What Data Do Robots Really Need?
Natural language processing and computer vision have recently undergone a paradigm shift toward data-driven intelligence, highlighted by the success of large language and vision models trained on massive internet-scale datasets. Robotics is at an analogous inflection point: progress in robot learning is increasingly bottlenecked not only by model architectures and compute, but by the availability, quality, diversity, and structure of robot data. Yet unlike the digital world, the physical world still lacks an “Internet for Robots”—a shared, scalable ecosystem of data, tooling, and evaluation that can reliably support general-purpose physical intelligence.
This workshop will bring together researchers and practitioners to examine a core question: What kinds of data matter most for training robots, and at what scale is data “enough”? We will focus on the key aspects of robot data—data sources, collection paradigms, scaling laws, dataset composition, curation and weighting, evaluation protocols, and post-deployment data flywheels—highlighting both complementary perspectives and unresolved tensions.

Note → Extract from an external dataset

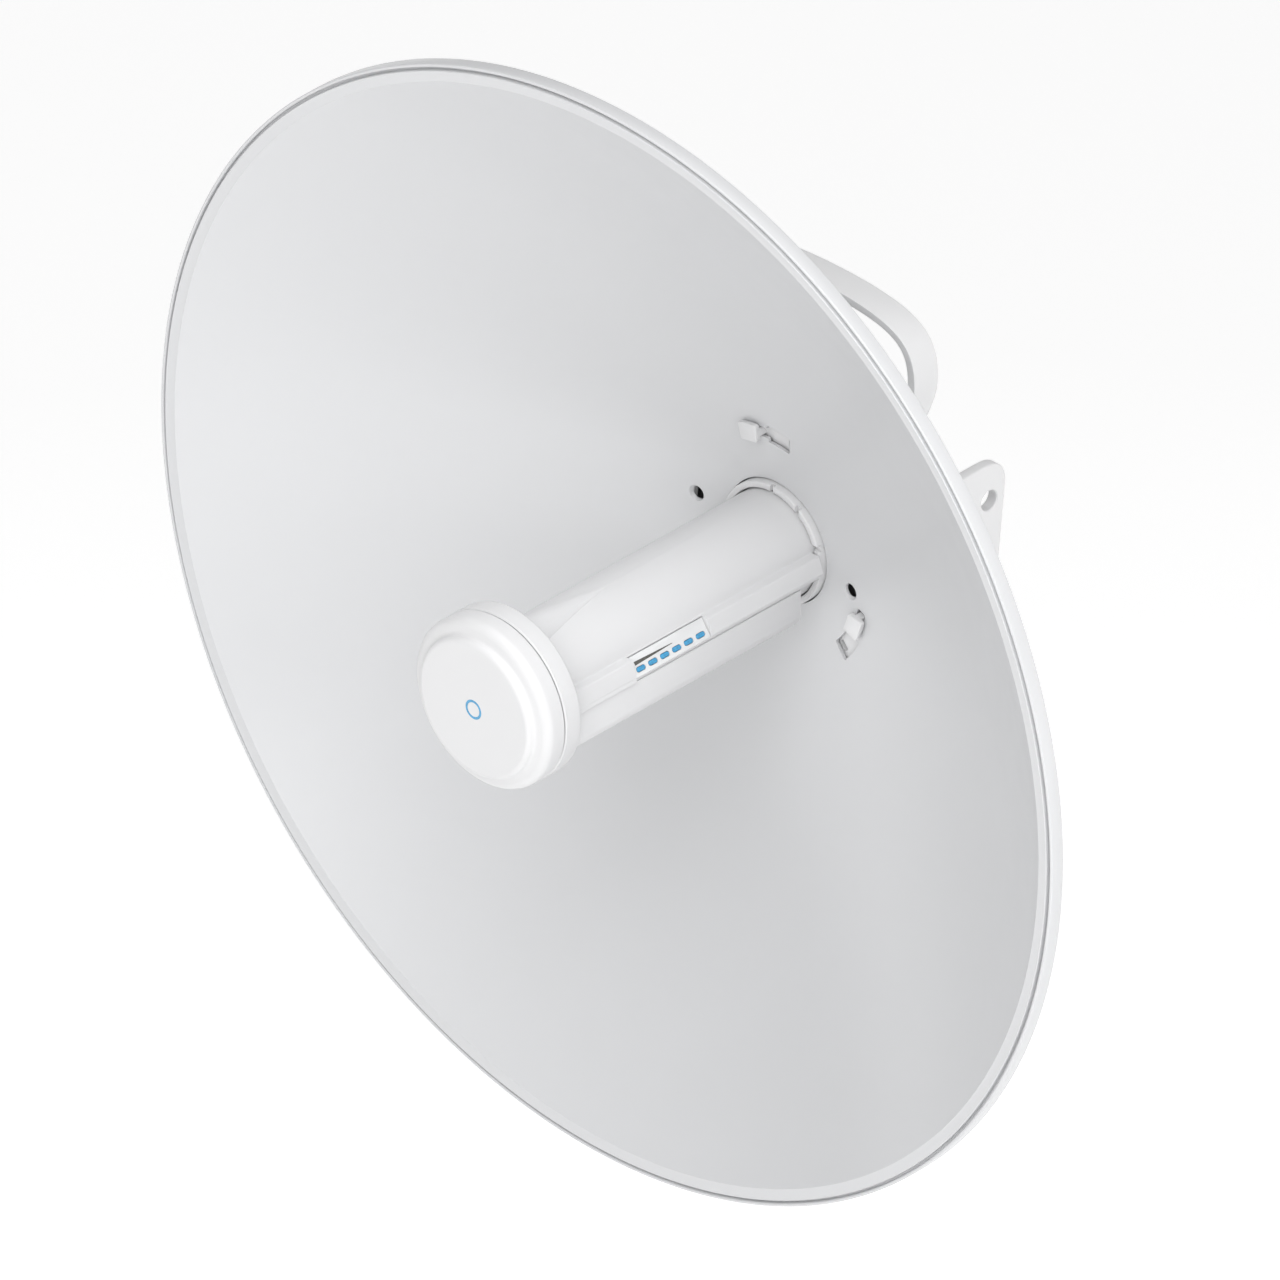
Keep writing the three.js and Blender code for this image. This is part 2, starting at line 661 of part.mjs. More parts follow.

The workshop is designed to be highly discussion-driven, using short talks and panels to identify practical bottlenecks and propose actionable research directions.
We welcome topics related but not limited to:
All accepted papers will be presented at an in-person poster session. A small number of selected papers will additionally give a 5-minute spotlight talk. We will also recognize outstanding work with a Best Paper Award, announced during the closing remarks. Camera-ready versions of all accepted papers will be made available on the workshop website.
| 9:00 - 9:05 | Opening Remarks |
| 9:05 - 9:35 | Invited Talk 1: Hao Su |
| 9:35 - 10:05 | Invited Talk 2: Ashwin Balakrishna |
| 10:05 - 10:35 | Coffee Break and Poster Session |
| 10:35 - 11:05 | Invited Talk 3: Haozhi Qi |
| 11:05 - 11:35 | Invited Talk 4: Simar Kareer |
| 11:35 - 11:50 | Spotlight Talks |
| 11:50 - 12:20 | Panel Discussion |
| 12:20 - 12:25 | Closing Remarks |
Hao Su is "Haoqing" Distinguished Professor at Fudan University and Inaugural Dean of the Fudan Institute of General Physical Intelligence. His research spans perception, 3D understanding, and embodied control, with foundational contributions including ImageNet, ShapeNet, PointNet, and the ManiSkill benchmark. He is a recipient of the IEEE PAMI Young Researcher Award, NSF CAREER Award, and serves as Program Committee Co-Chair of CVPR 2025. He holds a Ph.D. in Computer Science from Stanford and a Ph.D. in Mathematics from Beihang University.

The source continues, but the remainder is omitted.